Do we feel it is difficult to enter into the presence of God? Are we to distracted with our illnesses to remember God is waiting to meet with us? Can we calm our lives enough to settle at His feet as did Mary? These are questions I grapple with quite a bit. I know each day I wake up and feel balanced and peaceful is a gift from God. I do not take these days for granted and I am grateful for each day.
God is always good. He wants to give us peace and joy. I know I sometimes get turned around in my thinking and become fatalistic in the sense that things are never going to look up for me. When my depression is so deep and dark that I feel there is no silver lining, I forget that God is in control and things will get better. Then, like a light switch, the mania comes and brings a whole new set of problems. Mania brings feelings of irritability, pressured speech, spending sprees and the feelings of invincibility. Again, a feeling of hopelessness that only my faith in God can alleviate.
When I spend time with God, both in and out of the throes of an episode, I find myself being grateful for His love and His stability. He is always the same. He never falters or leaves me. He never takes a day off and He certainly doesn’t think less of me because I am struggling. I can depend on His love always.

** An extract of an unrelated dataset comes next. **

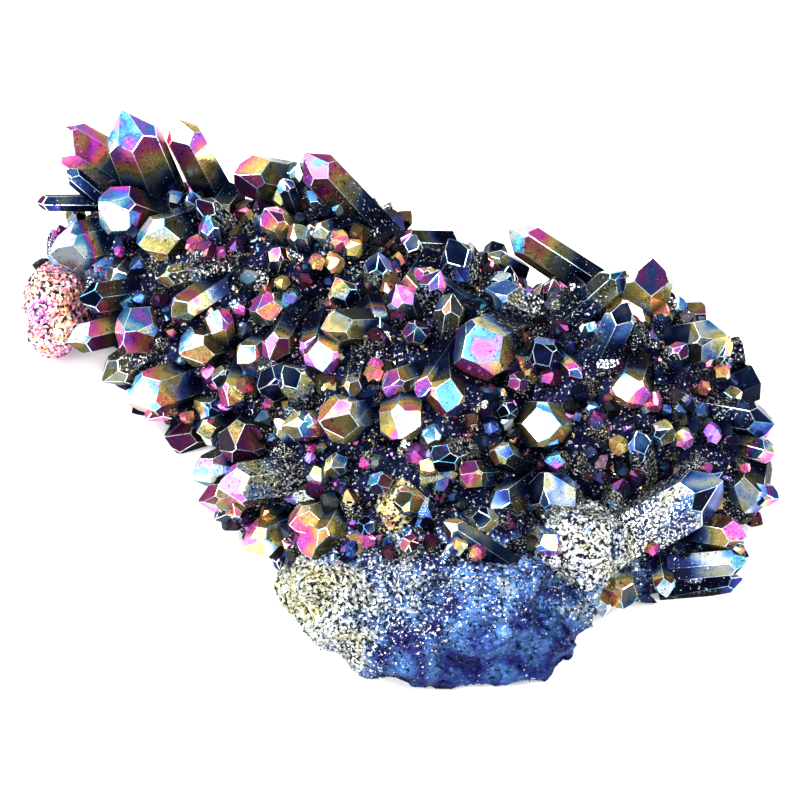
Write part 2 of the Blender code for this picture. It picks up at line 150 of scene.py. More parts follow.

But sometimes, I take God for granted. I don’t spend enough time with Him. I know He is waiting and I do other things. Some days I don’t feel like praying or studying and it is these times that I need to spend time with God. I should be singing and shouting and speaking words of praise as I enter His presence. Spending time with God should be my top priority when I am feeling good and when I am feeling poorly. I need to make God my priority always. I am still learning this principal and I spend so much more time with Him than I used to. I know He is my source of strength and my hope and in Him I can rest. I need to become more God-aware and less self-aware. I wonder if you struggle with this as well?